## [Given material]
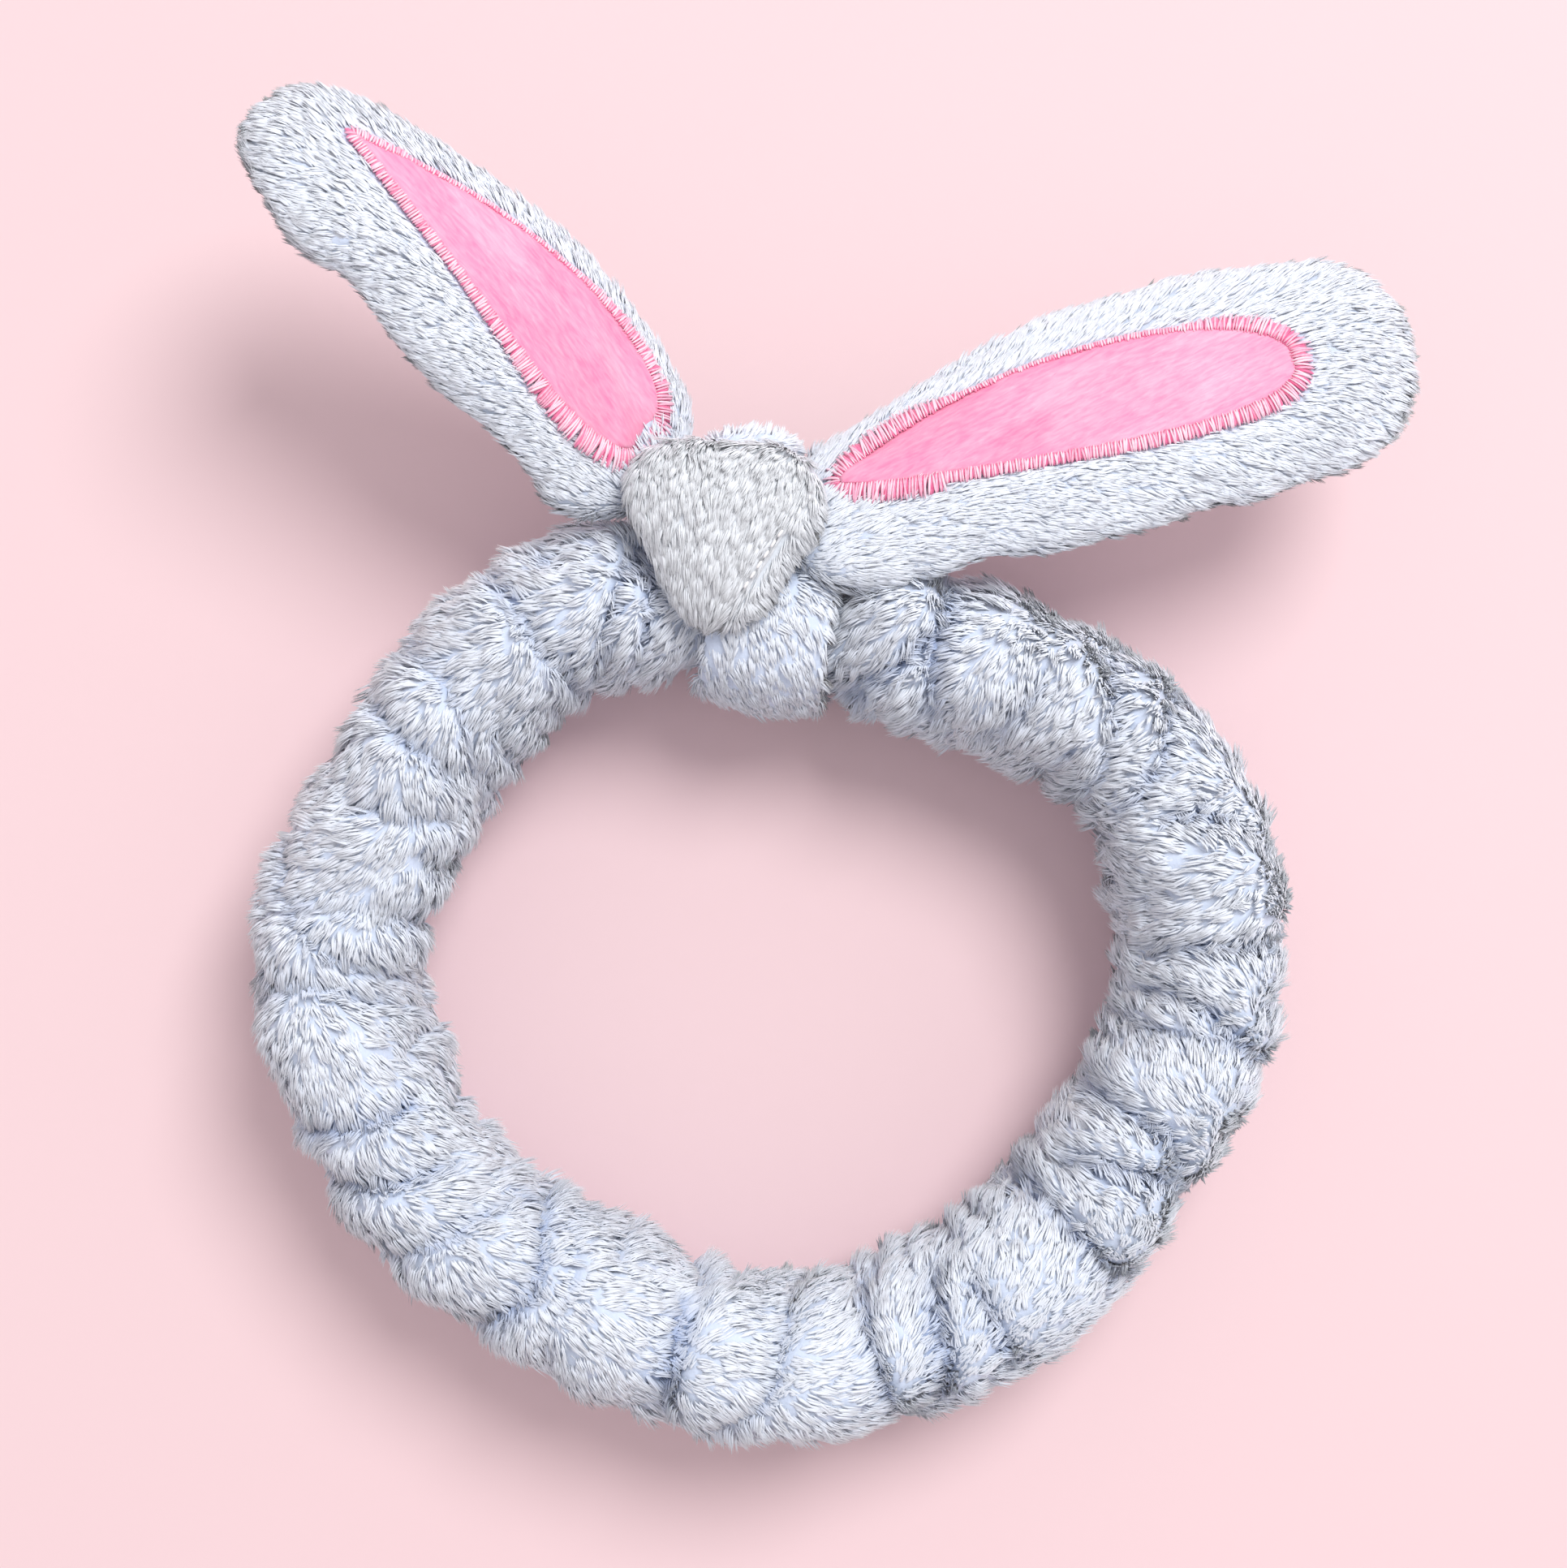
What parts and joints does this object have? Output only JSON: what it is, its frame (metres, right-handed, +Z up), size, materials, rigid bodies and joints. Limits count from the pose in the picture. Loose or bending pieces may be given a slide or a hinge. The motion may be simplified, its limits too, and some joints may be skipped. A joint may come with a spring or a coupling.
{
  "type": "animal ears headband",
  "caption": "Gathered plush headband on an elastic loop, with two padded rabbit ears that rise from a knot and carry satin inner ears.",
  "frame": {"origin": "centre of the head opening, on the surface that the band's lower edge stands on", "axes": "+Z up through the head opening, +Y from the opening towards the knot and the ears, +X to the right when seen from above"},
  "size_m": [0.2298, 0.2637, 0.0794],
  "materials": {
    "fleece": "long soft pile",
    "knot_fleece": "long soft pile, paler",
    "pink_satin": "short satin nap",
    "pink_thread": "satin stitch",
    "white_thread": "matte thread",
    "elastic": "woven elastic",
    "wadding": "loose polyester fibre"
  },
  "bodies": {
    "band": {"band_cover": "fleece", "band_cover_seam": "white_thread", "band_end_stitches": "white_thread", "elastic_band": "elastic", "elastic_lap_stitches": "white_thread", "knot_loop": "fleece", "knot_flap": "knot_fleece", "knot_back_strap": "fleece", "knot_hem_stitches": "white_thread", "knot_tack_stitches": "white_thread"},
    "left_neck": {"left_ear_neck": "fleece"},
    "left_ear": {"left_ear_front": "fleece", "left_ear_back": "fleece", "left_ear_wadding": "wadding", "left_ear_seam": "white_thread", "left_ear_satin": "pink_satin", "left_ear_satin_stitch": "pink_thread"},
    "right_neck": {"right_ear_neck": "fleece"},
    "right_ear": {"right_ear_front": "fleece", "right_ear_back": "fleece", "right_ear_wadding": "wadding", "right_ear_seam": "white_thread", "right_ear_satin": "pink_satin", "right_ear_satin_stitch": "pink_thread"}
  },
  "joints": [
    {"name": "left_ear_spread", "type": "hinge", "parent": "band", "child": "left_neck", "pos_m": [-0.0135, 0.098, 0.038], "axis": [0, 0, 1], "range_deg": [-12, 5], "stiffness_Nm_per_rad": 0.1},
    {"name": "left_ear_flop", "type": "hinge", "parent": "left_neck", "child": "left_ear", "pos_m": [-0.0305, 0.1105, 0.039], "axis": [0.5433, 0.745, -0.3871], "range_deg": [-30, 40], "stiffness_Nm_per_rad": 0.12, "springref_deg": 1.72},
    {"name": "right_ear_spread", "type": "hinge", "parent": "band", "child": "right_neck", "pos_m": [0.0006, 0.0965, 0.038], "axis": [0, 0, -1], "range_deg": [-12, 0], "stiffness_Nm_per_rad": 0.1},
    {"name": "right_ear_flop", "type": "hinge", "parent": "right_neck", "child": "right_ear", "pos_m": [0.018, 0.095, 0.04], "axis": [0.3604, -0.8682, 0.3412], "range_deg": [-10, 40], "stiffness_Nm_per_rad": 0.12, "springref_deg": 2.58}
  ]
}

## [Task to carry out]
Return every line in the listing that contains the word "joints".

## [Answer to this task]
What parts and joints does this object have? Output only JSON: what it is, its frame (metres, right-handed, +Z up), size, materials, rigid bodies and joints. Limits count from the pose in the picture. Loose or bending pieces may be given a slide or a hinge. The motion may be simplified, its limits too, and some joints may be skipped. A joint may come with a spring or a coupling.
  "joints": [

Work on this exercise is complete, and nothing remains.